Despite the group's legendary status in Eastern Europe, experts said only one radio message got through from Berlin to Moscow -- a harmless greeting.

"You in your mind may have a picture of a lot of people sending some information to the Soviet Union from a bulletin. It's a fairy tale. It's a real fairy tale. There was only one message sent by air to Moscow, and this happened on June 17, five days before the German troops invaded Soviet Russia in the year 1941," Tuchel said.

The Gestapo later claimed that 500 messages were sent, a fact used to persuade the Allies that the death sentences were justified.

The transmitters weren't very successful, but the group provided critical information on the ground.

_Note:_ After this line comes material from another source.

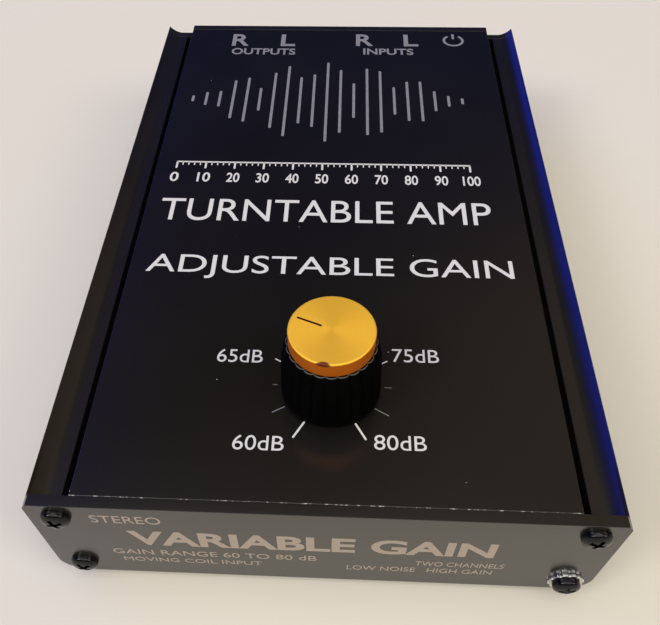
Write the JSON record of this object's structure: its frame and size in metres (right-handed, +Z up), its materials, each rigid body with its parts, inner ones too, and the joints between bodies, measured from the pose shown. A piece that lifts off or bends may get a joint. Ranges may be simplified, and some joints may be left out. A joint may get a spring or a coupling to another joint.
{
  "type": "phono preamp",
  "caption": "Flat desktop phono preamp in an extruded metal case with a fluted gain knob on top and phono, power and ground connections at the rear.",
  "frame": {"origin": "middle of the overall footprint, on the surface that the feet stand on", "axes": "+X to the right as seen from the knob's end, +Y to the rear where the sockets are, +Z up along the knob's axis"},
  "size_m": [0.108, 0.1802, 0.0504],
  "materials": {
    "black_anodised_case": "satin black anodised",
    "black_anodised_plate": "smooth black anodised",
    "black_steel": "glossy black zinc",
    "black_rubber": "matt",
    "black_knob_plastic": "moulded, semi-gloss",
    "gold_aluminium": "spun, gold anodised",
    "brass": "turned",
    "nickel": "nickel plated",
    "tinned_metal": "tin plated",
    "black_plastic": "moulded",
    "white_plastic": "moulded",
    "brown_laminate": "punched laminate",
    "green_board": "solder mask",
    "capacitor_sleeve": "shrink sleeve",
    "red_film": "moulded box",
    "resistor_blue": "lacquer",
    "gold_plate": "gold plated",
    "wire_white": "insulation",
    "wire_black": "insulation",
    "wire_red": "insulation",
    "wire_green": "insulation"
  },
  "bodies": {
    "case": {"amplifier_chips": "black_plastic", "case_body": "black_anodised_case", "chip_sockets": "black_plastic", "circuit_board": "green_board", "electrolytic_capacitors": "capacitor_sleeve", "film_capacitors": "red_film", "front_lock_washer": "nickel", "front_plate": "black_anodised_plate", "front_plate_screws": "black_steel", "ground_post": "gold_plate", "ground_post_inner_nut": "gold_plate", "ground_post_lug": "tinned_metal", "ground_post_outer_nut": "gold_plate", "ground_wire": "wire_green", "phono_socket_contacts": "gold_plate", "phono_socket_inner_washers": "black_plastic", "phono_socket_insulators": "white_plastic", "phono_socket_lugs": "tinned_metal", "phono_socket_nuts": "gold_plate", "phono_socket_outer_washers": "black_plastic", "phono_socket_shells": "gold_plate", "potentiometer_bushing": "nickel", "potentiometer_housing": "black_plastic", "potentiometer_lock_washer": "nickel", "potentiometer_nut": "nickel", "potentiometer_terminals": "tinned_metal", "potentiometer_wafers": "brown_laminate", "power_converter": "black_plastic", "power_socket": "black_plastic", "power_socket_lugs": "tinned_metal", "power_socket_nut": "nickel", "power_socket_pin": "nickel", "power_socket_spring": "nickel", "power_wires": "wire_red", "rear_plate": "black_anodised_plate", "rear_plate_screws": "black_steel", "resistors": "resistor_blue", "return_wires": "wire_black", "rubber_feet": "black_rubber", "signal_wires": "wire_white", "top_cover": "black_anodised_case"},
    "gain_knob": {"knob_body": "black_knob_plastic", "knob_cap": "gold_aluminium", "knob_bush": "brass", "knob_set_screw": "black_steel", "potentiometer_shaft": "nickel", "potentiometer_rotors": "white_plastic"},
    "clamp_washer": {"ground_clamp_washer": "gold_plate"},
    "thumb_nut": {"ground_thumb_nut": "gold_plate"}
  },
  "joints": [
    {"name": "gain_turn", "type": "hinge", "parent": "case", "child": "gain_knob", "pos_m": [0.0009, -0.05978, 0.0324], "axis": [0, 0, 1], "range_deg": [-218, 82]},
    {"name": "clamp_washer_slide", "type": "slide", "parent": "case", "child": "clamp_washer", "axis": [0, 1, 0], "range_m": [0, 0.0021]},
    {"name": "thumb_nut_turn", "type": "hinge", "parent": "clamp_washer", "child": "thumb_nut", "pos_m": [-0.0038, 0.07712, 0.0174], "axis": [0, 1, 0], "range_deg": [0, 1080]}
  ],
  "couplings": [
    {"joint": "thumb_nut_turn", "follows": "clamp_washer_slide", "rad_per_m": 8976}
  ]
}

Experts said history shows Arvid Harnack personally handed over German military secrets to the Soviets about an imminent invasion.

"More notable historically is the fact that the group did have information that the Nazis were planning on attacking the Soviet Union," Heitzer said.

The same information was passed on to Washington and relayed to Moscow. It went completely against conventional thinking at the time. Years later, it was learned Russian leader Joseph Stalin completely ignored it.

"It is my understanding that the information was received but it was discredited in the Kremlin. People couldn't believe this was going to happen," Heitzer said. "The Soviet ambassador in Berlin gave it some credence, but in Moscow they thought he was the purveyor of misinformation."

After his capture, Arvid Harnack's family met with high-ranking German military officials who were planning to overthrow Hitler. Arvid Harnack was considered an expert on the Soviet economy, and they saw value in keeping him alive to negotiate with the Russians if the eastern front would fall.

Arvid and Mildred Harnack also knew of this plot to overthrow Hitler and were hoping to live long enough to see it happen. An attempt was made on July 20, 1944, but it failed.